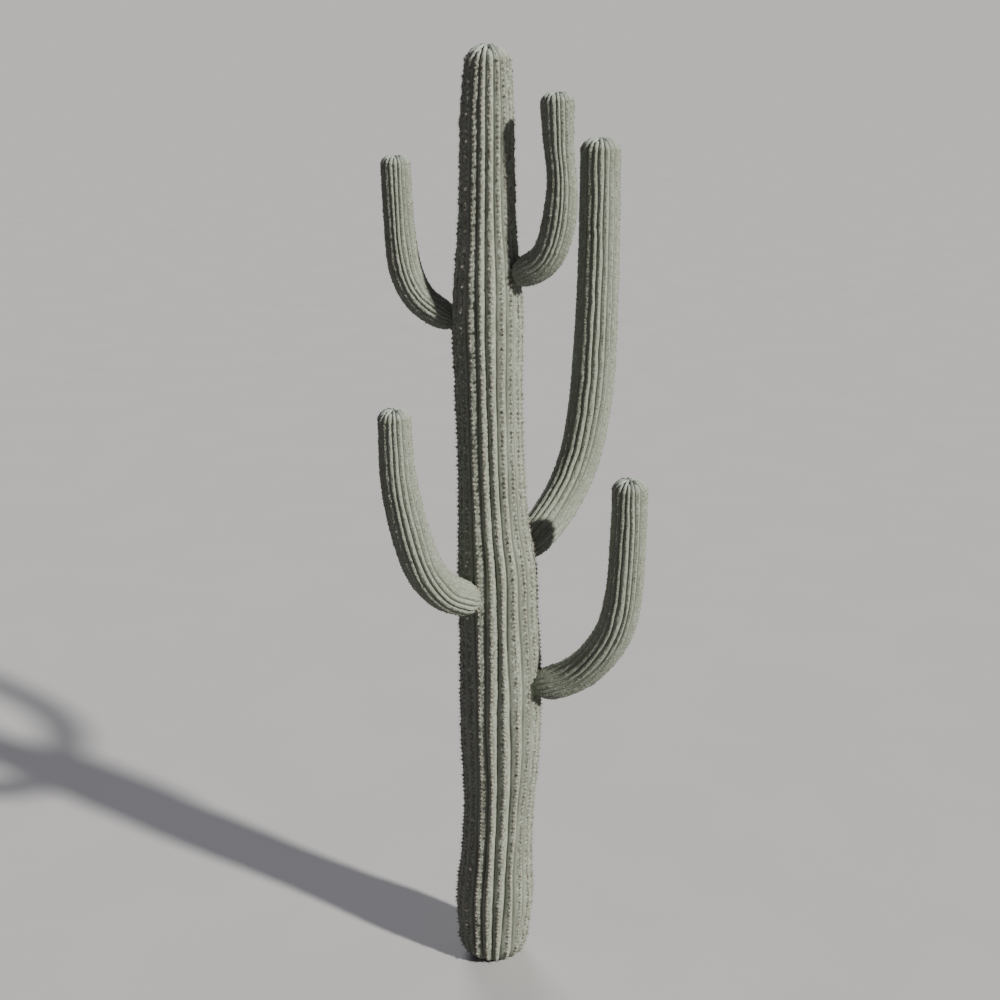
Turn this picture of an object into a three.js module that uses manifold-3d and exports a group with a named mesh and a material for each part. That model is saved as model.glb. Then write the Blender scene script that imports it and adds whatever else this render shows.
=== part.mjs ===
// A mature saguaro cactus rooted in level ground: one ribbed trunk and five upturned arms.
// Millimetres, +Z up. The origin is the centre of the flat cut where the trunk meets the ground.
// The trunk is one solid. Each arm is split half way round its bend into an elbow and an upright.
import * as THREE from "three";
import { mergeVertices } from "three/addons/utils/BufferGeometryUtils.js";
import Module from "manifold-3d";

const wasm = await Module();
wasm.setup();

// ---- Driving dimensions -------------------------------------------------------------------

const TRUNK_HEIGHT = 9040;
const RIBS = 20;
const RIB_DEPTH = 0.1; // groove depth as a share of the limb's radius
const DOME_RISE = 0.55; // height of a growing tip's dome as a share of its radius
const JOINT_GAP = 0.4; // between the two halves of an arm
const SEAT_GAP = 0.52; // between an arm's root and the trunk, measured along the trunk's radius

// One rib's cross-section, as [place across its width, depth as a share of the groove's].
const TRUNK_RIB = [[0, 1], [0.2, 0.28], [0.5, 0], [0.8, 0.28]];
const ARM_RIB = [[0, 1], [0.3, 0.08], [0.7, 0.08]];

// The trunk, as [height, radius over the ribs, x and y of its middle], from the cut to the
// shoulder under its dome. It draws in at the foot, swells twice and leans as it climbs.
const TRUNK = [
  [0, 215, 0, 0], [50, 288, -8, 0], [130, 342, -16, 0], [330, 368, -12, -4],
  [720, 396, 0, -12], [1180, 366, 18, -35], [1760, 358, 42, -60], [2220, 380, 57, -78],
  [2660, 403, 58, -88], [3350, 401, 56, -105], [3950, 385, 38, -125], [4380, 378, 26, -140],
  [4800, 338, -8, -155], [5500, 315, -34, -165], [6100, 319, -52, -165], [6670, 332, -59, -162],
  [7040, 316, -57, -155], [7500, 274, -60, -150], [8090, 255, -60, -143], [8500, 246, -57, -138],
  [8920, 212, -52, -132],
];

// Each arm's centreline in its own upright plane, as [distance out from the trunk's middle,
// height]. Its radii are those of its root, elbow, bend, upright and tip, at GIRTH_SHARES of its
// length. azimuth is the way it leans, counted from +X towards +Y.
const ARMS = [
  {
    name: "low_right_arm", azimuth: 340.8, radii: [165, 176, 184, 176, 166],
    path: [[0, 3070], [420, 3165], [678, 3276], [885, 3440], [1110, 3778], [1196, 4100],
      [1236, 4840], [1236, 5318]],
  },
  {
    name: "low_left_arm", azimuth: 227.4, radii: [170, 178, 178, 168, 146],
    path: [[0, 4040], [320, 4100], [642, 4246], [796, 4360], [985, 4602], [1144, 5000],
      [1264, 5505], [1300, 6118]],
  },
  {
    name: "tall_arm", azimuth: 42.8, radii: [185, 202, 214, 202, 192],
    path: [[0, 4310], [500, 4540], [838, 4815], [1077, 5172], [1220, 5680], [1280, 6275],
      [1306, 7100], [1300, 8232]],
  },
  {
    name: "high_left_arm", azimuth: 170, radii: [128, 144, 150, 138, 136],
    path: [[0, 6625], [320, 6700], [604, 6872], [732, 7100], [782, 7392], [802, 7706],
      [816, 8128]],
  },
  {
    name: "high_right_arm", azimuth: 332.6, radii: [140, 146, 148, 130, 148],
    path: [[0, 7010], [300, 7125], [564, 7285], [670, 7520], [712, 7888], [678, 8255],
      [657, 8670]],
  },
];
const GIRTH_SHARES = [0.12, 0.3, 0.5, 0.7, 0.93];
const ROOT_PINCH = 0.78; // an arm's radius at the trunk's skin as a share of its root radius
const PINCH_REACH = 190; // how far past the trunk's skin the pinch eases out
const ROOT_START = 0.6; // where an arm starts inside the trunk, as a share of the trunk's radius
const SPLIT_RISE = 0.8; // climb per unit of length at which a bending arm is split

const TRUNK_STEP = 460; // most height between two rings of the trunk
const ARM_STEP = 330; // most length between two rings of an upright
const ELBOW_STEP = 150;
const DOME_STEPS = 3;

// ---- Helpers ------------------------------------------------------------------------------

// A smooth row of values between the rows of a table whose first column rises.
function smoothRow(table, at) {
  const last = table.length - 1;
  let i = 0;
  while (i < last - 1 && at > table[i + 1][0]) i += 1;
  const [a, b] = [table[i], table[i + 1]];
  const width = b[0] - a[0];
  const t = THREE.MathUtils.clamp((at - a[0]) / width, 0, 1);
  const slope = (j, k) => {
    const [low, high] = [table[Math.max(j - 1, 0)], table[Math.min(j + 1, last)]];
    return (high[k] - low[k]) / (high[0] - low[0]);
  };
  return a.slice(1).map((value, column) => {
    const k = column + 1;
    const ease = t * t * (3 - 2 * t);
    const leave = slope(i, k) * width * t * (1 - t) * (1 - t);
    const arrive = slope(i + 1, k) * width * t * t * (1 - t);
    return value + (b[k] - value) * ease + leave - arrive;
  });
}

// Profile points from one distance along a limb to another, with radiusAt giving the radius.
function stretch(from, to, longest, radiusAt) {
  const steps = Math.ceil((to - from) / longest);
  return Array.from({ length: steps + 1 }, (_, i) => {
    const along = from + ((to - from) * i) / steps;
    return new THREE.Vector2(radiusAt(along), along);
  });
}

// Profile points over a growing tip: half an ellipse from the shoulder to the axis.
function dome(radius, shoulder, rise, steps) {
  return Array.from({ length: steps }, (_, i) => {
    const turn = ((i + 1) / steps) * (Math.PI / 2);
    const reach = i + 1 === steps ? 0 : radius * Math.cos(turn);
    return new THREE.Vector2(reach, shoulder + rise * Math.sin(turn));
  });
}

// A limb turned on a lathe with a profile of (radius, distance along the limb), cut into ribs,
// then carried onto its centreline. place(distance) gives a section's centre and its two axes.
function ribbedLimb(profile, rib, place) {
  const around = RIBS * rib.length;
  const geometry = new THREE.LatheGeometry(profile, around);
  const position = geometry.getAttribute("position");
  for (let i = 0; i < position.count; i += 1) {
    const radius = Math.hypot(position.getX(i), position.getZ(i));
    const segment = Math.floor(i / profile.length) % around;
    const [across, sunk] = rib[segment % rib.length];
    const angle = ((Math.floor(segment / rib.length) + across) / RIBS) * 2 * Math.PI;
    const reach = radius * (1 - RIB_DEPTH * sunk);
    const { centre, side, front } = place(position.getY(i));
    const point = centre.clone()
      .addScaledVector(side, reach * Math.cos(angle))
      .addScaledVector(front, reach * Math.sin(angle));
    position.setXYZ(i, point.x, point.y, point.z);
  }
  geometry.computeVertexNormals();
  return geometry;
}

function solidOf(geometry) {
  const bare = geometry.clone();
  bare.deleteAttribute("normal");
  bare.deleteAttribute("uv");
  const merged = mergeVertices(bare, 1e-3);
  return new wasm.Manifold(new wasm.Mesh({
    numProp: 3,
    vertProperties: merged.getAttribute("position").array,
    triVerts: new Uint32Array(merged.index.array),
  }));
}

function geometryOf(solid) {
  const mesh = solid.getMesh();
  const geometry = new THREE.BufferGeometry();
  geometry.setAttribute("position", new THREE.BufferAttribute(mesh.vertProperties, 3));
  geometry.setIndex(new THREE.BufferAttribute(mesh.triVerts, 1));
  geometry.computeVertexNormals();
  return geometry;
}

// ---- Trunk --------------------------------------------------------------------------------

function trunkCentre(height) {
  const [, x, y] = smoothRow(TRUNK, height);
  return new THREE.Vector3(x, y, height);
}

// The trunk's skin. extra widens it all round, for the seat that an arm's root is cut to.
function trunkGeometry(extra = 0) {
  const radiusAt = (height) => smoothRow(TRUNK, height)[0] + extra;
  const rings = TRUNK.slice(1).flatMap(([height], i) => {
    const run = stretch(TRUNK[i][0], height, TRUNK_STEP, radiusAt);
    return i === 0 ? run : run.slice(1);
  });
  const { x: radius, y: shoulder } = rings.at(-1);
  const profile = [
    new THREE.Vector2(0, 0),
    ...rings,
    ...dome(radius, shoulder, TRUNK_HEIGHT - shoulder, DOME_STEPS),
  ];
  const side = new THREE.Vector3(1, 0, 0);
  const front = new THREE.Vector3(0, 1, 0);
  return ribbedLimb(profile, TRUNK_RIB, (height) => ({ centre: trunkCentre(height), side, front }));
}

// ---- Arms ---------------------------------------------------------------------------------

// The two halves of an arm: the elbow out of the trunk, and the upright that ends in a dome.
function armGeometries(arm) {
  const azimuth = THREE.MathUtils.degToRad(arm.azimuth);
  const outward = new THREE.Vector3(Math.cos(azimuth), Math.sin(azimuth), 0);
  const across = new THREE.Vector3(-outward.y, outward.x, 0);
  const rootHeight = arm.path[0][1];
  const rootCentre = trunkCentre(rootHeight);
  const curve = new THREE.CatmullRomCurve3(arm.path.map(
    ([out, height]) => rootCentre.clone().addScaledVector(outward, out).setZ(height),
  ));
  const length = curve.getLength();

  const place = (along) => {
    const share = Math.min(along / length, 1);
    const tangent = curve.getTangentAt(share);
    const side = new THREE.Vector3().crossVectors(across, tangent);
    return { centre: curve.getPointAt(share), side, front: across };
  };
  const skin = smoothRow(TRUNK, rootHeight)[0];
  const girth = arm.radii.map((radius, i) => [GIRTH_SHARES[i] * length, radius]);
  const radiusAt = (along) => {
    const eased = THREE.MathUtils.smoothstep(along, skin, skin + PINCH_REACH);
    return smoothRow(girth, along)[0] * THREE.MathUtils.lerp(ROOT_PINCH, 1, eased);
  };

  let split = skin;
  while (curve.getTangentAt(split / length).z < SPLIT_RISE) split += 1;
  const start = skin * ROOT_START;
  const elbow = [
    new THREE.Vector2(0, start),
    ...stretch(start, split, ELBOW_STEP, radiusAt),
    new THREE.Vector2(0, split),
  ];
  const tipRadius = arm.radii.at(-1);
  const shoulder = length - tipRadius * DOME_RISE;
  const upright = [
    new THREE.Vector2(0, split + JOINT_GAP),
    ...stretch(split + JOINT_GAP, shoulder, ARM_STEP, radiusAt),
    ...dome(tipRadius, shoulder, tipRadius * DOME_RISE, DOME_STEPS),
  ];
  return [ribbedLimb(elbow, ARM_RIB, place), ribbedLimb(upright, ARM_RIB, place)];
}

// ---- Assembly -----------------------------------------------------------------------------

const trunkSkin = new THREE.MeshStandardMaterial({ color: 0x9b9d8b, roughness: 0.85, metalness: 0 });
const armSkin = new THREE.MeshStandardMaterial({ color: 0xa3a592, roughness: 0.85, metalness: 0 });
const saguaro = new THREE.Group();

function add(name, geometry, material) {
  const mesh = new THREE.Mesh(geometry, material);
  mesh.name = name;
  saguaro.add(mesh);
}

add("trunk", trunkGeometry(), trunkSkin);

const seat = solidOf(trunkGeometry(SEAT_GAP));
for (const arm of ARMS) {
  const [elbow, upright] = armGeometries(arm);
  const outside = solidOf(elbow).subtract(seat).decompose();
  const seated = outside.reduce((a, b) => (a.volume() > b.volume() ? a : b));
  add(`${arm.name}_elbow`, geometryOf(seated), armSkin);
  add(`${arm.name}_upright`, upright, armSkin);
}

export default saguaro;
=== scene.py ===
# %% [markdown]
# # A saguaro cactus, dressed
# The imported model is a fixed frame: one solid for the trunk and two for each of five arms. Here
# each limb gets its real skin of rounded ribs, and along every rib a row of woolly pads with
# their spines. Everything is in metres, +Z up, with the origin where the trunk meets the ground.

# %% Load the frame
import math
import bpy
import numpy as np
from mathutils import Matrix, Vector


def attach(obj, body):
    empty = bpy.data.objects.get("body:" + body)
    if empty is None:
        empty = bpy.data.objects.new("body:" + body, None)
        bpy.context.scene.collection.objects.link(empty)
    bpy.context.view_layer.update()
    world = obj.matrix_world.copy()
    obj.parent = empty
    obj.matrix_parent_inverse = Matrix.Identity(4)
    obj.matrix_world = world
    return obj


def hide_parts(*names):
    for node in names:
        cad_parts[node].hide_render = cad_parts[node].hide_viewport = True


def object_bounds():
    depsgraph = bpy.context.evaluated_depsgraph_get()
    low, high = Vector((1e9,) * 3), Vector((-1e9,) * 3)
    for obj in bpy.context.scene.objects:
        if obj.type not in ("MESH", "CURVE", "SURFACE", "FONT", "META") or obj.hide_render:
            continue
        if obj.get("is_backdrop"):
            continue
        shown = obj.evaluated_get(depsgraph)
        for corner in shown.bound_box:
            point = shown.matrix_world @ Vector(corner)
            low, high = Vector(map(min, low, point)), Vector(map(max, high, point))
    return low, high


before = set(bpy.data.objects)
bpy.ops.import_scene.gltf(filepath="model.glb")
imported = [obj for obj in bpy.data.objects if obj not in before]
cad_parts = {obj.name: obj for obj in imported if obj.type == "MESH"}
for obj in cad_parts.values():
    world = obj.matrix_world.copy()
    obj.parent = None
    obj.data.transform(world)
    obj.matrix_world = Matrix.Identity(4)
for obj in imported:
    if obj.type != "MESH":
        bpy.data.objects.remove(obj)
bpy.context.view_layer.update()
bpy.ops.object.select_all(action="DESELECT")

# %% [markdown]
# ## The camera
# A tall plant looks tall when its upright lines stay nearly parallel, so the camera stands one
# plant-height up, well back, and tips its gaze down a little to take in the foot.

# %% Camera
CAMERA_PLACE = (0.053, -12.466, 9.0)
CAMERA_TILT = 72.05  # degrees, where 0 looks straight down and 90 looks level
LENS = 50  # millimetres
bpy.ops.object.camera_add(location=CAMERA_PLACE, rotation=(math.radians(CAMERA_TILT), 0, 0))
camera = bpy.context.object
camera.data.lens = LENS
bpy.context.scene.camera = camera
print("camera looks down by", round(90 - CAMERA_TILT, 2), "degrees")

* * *

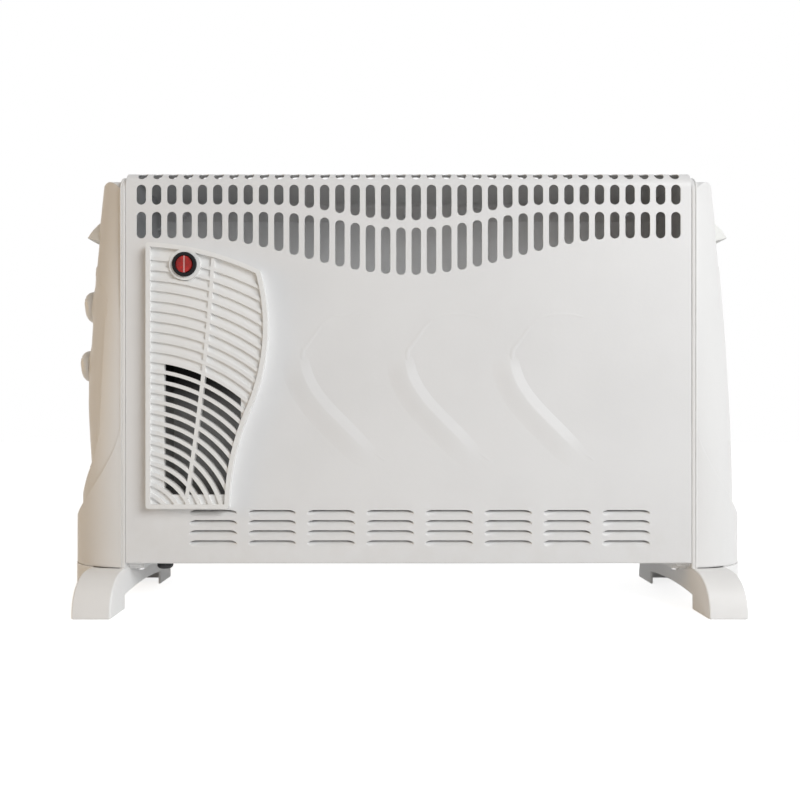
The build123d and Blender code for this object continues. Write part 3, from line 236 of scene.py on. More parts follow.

...

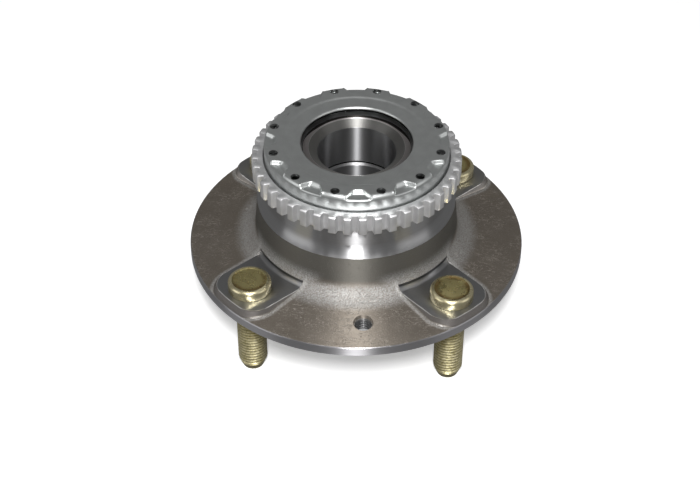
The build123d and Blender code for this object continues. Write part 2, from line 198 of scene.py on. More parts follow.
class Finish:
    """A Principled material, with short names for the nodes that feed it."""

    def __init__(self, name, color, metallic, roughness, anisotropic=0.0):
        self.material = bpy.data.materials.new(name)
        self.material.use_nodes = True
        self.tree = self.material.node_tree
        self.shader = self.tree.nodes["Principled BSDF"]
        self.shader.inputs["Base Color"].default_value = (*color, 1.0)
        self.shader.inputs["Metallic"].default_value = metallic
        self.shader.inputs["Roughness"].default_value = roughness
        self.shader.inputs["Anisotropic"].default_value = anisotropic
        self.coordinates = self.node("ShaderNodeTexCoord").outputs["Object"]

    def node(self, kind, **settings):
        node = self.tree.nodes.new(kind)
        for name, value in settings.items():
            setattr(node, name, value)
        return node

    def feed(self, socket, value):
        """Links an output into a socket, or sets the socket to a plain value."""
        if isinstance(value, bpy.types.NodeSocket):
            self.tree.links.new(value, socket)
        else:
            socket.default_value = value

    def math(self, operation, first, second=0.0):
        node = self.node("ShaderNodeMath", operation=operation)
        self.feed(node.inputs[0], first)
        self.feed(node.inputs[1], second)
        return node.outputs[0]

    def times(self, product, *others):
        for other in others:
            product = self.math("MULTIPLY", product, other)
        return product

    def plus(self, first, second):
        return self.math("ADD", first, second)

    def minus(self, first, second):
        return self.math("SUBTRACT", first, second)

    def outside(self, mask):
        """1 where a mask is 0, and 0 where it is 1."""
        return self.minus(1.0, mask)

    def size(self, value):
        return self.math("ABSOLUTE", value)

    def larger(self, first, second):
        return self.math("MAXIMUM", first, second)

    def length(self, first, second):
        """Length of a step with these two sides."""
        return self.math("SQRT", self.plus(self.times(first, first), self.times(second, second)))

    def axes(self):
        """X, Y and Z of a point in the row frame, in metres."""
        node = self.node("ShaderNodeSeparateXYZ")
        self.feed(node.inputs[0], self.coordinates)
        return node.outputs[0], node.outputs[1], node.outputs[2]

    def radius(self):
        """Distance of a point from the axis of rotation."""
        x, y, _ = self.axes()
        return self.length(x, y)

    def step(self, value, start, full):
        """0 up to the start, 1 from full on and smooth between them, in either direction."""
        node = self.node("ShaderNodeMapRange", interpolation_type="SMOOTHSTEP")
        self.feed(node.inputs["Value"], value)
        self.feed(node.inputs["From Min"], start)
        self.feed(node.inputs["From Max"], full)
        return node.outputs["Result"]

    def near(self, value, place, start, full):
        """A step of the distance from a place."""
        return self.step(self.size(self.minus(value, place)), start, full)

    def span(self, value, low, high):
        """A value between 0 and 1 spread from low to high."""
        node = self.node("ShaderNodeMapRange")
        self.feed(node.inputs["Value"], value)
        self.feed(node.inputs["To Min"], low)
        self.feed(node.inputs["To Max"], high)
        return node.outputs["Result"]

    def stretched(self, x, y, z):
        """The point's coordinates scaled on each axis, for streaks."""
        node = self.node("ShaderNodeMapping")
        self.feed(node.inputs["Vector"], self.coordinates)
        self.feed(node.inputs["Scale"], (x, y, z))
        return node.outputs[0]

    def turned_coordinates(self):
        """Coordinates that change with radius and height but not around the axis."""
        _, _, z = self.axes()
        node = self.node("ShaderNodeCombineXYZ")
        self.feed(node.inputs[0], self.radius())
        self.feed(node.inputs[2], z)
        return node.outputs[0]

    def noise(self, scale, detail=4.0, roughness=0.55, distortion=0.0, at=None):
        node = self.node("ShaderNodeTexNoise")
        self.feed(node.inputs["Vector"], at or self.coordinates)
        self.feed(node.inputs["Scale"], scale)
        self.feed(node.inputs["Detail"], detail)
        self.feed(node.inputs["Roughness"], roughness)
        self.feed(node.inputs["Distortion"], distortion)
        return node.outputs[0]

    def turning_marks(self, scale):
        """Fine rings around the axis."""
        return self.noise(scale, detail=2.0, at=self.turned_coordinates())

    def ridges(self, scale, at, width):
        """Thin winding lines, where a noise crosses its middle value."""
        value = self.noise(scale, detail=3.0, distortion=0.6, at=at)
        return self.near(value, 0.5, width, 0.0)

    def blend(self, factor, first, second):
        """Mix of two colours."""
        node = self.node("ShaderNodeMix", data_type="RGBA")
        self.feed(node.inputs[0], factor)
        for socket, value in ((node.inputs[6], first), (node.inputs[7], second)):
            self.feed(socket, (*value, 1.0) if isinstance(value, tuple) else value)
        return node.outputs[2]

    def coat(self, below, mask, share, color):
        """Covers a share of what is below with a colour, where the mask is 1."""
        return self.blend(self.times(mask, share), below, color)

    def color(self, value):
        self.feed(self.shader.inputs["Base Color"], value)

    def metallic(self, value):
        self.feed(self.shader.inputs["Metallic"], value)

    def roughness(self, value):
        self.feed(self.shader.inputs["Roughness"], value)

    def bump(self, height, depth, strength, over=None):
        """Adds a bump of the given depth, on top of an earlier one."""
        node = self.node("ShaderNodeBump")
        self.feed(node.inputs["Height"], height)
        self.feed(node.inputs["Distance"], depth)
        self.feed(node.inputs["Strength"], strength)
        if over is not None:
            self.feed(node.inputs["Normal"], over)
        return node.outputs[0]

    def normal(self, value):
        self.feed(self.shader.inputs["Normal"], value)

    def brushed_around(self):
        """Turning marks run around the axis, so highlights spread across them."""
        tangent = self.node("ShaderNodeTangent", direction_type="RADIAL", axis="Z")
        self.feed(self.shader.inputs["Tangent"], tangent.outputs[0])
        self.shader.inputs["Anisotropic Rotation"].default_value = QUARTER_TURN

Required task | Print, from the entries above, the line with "Turn this picture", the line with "const ARM_RIB = [[0, 1], [0.3, 0.08], [0.7, 0.08]];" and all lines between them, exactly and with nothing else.

Solution to the problem |
Turn this picture of an object into a three.js module that uses manifold-3d and exports a group with a named mesh and a material for each part. That model is saved as model.glb. Then write the Blender scene script that imports it and adds whatever else this render shows.
=== part.mjs ===
// A mature saguaro cactus rooted in level ground: one ribbed trunk and five upturned arms.
// Millimetres, +Z up. The origin is the centre of the flat cut where the trunk meets the ground.
// The trunk is one solid. Each arm is split half way round its bend into an elbow and an upright.
import * as THREE from "three";
import { mergeVertices } from "three/addons/utils/BufferGeometryUtils.js";
import Module from "manifold-3d";

const wasm = await Module();
wasm.setup();

// ---- Driving dimensions -------------------------------------------------------------------

const TRUNK_HEIGHT = 9040;
const RIBS = 20;
const RIB_DEPTH = 0.1; // groove depth as a share of the limb's radius
const DOME_RISE = 0.55; // height of a growing tip's dome as a share of its radius
const JOINT_GAP = 0.4; // between the two halves of an arm
const SEAT_GAP = 0.52; // between an arm's root and the trunk, measured along the trunk's radius

// One rib's cross-section, as [place across its width, depth as a share of the groove's].
const TRUNK_RIB = [[0, 1], [0.2, 0.28], [0.5, 0], [0.8, 0.28]];
const ARM_RIB = [[0, 1], [0.3, 0.08], [0.7, 0.08]];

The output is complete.